Tre persone sono state fermate la scorsa notta dalla Procura di Verbania per l’incidente avvenuto domenica sulla funivia Stresa-Mottarone, nel quale hanno perso la vita 14 persone. Si tratta di Luigi Nerini, proprietario della società che gestisce l’impianto, Enrico Perocchio, direttore dell’esercizio, e del capo servizio Gabriele Tadini. Attualmente, i tre indagati sono stati condotti nel carcere di Verbania.
La cabina aveva problemi da un mese e mezzo
Gli inquirenti hanno accertato che la cabina presentava il sistema di emergenza dei freni manomesso. Dopo un lungo interrogatorio, i tre hanno ammesso le proprie responsabilità. “Quella cabina aveva problemi da un mese o un mese e mezzo“, confessa uno degli indagati. Per cercare di risolverli, sono stati effettuati “almeno due interventi tecnici“, ha rivelato Gabriele Tadini, il capo servizio responsabile del funzionamento della Funivia del Mottarone, durante l’interrogatorio.
Il freno non è stato attivato volontariamente
“C’era un problema, non volevano fermare il servizio“, ha dichiarato il comandante provinciale dei carabinieri di Verbania, tenente colonnello Alberto Cicognani. “Il freno non è stato attivato volontariamente? Sì, sì, lo hanno ammesso“, aggiunge Cicognani ai microfoni di Buongiorno Regione, su Rai Tre. “C’erano malfunzionamenti nella funivia, è stata chiamata la manutenzione, che non ha risolto il problema, o lo ha risolto solo in parte“, continua il colonnello. E conclude: “Per evitare ulteriori interruzioni del servizio, hanno scelto di lasciare la ‘forchetta’, che impedisce al freno d’emergenza di entrare in funzione“.

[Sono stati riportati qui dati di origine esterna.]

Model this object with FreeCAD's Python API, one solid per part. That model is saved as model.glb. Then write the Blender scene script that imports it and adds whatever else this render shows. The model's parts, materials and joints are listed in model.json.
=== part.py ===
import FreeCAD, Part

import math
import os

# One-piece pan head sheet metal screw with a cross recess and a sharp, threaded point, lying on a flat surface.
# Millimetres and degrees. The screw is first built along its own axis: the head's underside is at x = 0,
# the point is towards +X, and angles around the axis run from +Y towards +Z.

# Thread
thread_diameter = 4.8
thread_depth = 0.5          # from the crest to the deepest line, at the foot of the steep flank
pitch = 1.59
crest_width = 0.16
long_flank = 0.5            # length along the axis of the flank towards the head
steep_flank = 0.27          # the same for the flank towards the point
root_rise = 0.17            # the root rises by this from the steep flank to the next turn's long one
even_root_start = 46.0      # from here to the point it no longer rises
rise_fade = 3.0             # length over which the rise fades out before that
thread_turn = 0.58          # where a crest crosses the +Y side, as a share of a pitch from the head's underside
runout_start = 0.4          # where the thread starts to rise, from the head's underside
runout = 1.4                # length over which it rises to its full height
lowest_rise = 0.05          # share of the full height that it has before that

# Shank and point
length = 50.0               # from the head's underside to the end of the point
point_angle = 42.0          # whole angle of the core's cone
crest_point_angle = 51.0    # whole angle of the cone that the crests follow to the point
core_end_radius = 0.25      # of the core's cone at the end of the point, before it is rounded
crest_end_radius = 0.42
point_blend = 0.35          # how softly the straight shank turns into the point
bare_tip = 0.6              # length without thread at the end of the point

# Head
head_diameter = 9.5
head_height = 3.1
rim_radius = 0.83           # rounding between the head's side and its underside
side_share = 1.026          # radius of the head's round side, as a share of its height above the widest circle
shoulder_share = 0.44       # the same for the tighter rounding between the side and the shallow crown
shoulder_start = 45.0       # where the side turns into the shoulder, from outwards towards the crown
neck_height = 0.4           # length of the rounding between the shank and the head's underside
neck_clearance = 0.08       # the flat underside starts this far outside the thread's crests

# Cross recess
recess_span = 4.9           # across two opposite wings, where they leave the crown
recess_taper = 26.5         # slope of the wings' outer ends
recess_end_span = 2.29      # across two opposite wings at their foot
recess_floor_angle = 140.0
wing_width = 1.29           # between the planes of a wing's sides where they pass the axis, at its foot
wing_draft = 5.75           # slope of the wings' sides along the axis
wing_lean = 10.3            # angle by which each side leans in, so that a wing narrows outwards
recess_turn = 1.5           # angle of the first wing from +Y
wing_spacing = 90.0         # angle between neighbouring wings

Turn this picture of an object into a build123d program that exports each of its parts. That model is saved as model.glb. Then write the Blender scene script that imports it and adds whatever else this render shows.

Unanime la decisione di disattivare il freno
Per il procuratore della Repubblica, Olimpia Bossi, “non è stata la scelta di un singolo, ma condivisa e non limitata a quel giorno“. La decisione è stata presa dai tre per “superare problemi che avrebbero dovuto essere risolti con interventi più decisivi e radicali invece che con telefonate volanti“. Lo ha ribadito il procuratore della Repubblica di Verbania, Olimpia Bossi, in merito ai fermi eseguiti nella notte. “Credo che l’impianto, gestito dalla società, abbia plurimi dipendenti“, continua Bossi. E aggiunge: “Verificheremo se anche il personale sapeva, il che non significa che fosse una loro decisione lasciare il forchettone che ha impedito al freno di emergenza di entrare in funzione“.
Cambia l’ipotesi di reato
“Nella convinzione che mai si sarebbe potuto verificare una rottura del cavo si è corso il rischio che ha purtroppo poi determinato l’esito fatale“, ha aggiunto Olimpia Bossi. Alla luce delle recenti confessioni, cambia anche l’ipotesi di reato. All’omicidio colposo si è aggiunto l’articolo 437 del codice penale, che punisce con una condanna fino a dieci anni la rimozione dolosa di cautele contro infortuni sul lavoro, aggravata dall’accadimento del disastro. Nelle prossime ore sarà chiesta la convalida del fermo ai tre fermati.